Renouveler l’idée européenne

@ iStockphoto.com/Nemoris
@ iStockphoto.com/Nemoris

L’Union européenne se morcelle : en son sein se confrontent différentes visions de ce qu’elle doit représenter. Face aux replis identitaires, il est urgent de renouveler le projet européen.


Quinze ans après l’élargissement à l’est qui avait consacré la « réunification de l’Europe », le continent paraît plus que jamais fragmenté. La crise financière de 2008, les plans de relance et la faiblesse de la croissance ont enfermé certains États dans la prison de la dette. Les règles budgétaires européennes ne permettent d’en sortir qu’au prix de lourds sacrifices sociaux, qui alimentent la précarité, le ressentiment et l’impression de « déclassement ». La grande vague migratoire de 2015 et l’incapacité des États à se montrer solidaires dans l’accueil des demandeurs d’asile ont hystérisé le débat sur les immigrations et l’islam.
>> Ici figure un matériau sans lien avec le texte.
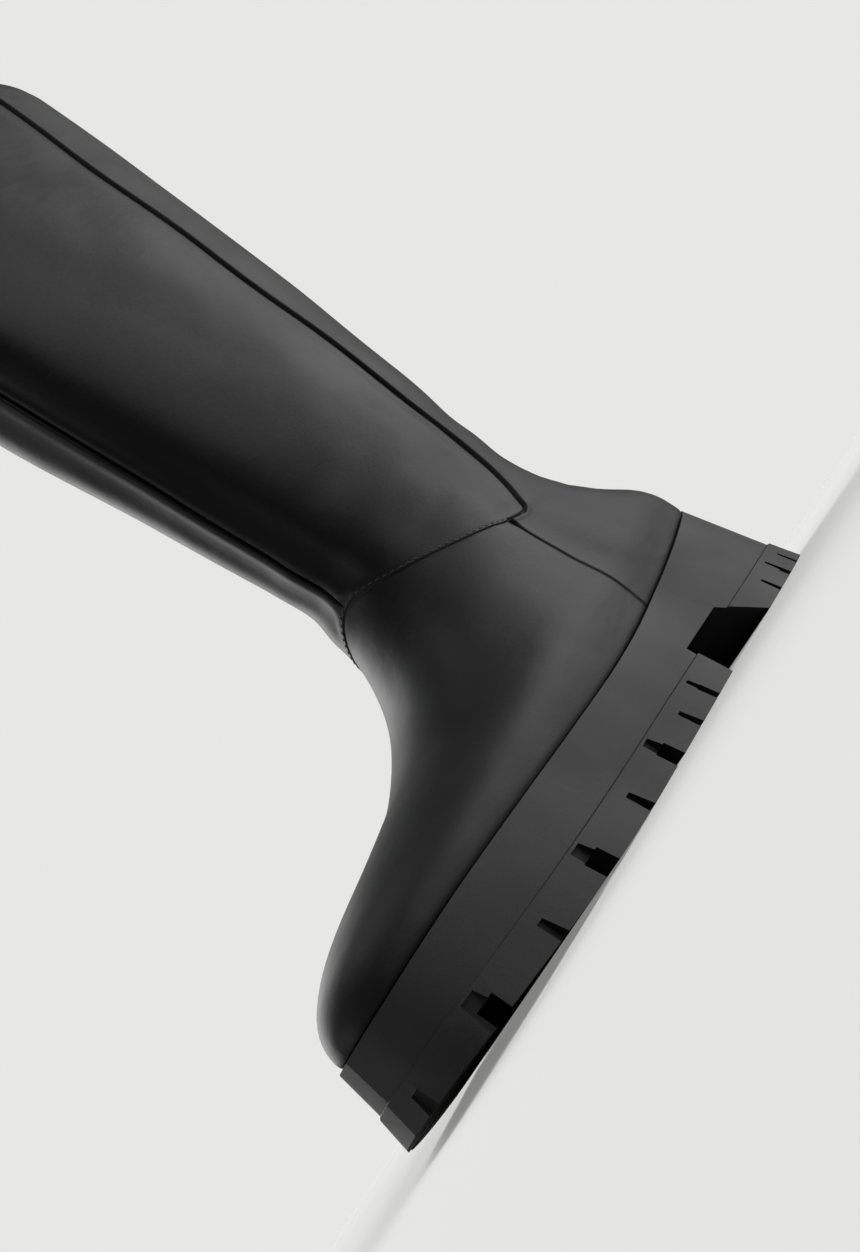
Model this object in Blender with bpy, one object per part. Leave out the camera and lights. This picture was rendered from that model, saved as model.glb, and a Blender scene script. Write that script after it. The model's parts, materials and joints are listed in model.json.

L’Europe centrale menace de faire sécession vis-à-vis des valeurs « occidentales », au nom d’un contre-modèle de démocratie illibérale1. Dans le même temps, les institutions européennes souffrent d’un déficit démocratique chronique qui prête le flanc aux accusations de Victor Orban lorsqu’il dénonce la « non-démocratie libérale ». En 2016, l’annonce du Brexit est venue mettre fin au mythe de l’irréversibilité de l’intégration européenne.

Une Europe de « clubs »

Cet état de crise permanent n’est pas le fruit d’un mauvais concours de circonstances. Il résulte d’un mal profond, mâtiné par le sentiment diffus d’un « déclin » démographique et civilisationnel. Il induit un manque de confiance généralisé, aussi bien entre les États européens qu’en leur sein, où les inégalités tendent à s’accroître. D’est en ouest, du nord au sud, les clivages se renforcent et font resurgir les murs que l’on croyait tombés. L’unité de l’Union européenne dans les négociations sur le Brexit ne suffit pas à masquer l’émergence d’une diplomatie de « clubs » : des agrégats de petits États membres contestent son hégémonie au « moteur » franco-allemand. À côté du désormais très connu « groupe de Visegrád »2 émerge par exemple la « ligue hanséatique »3, un ensemble de pays du nord de l’Europe mené par les Pays-Bas et défavorable à l’approfondissement de l’Union politique comme à tout « transfert » net de richesse entre pays. Les divisions sont également palpables en matière de politique étrangère, alors qu’une unité de stratégie européenne vis-à-vis du reste du monde se fait attendre. Le positionnement face aux États-Unis de Donald Trump bute sur les intérêts commerciaux allemands ou sur l’atlantisme des pays de l’ex-URSS. Et, face à la Chine, les pays du sud et de l’est de l’Europe, qui ont bénéficié des investissements chinois pendant la crise (comme la Grèce ou le Portugal) ou qui se trouvent sur les « nouvelles routes de la soie » (comme la Bulgarie), freinent le contrôle des capitaux chinois et la protection des marchés européens. Vis-à-vis de la Russie, enfin, et malgré la reconduction des mesures de sanctions financières depuis la guerre d’Ukraine, un malaise palpable persiste, que la valse de la ministre des Affaires étrangères autrichienne avec le président Poutine, lors de son mariage à l’été 2018, a suffi à rappeler.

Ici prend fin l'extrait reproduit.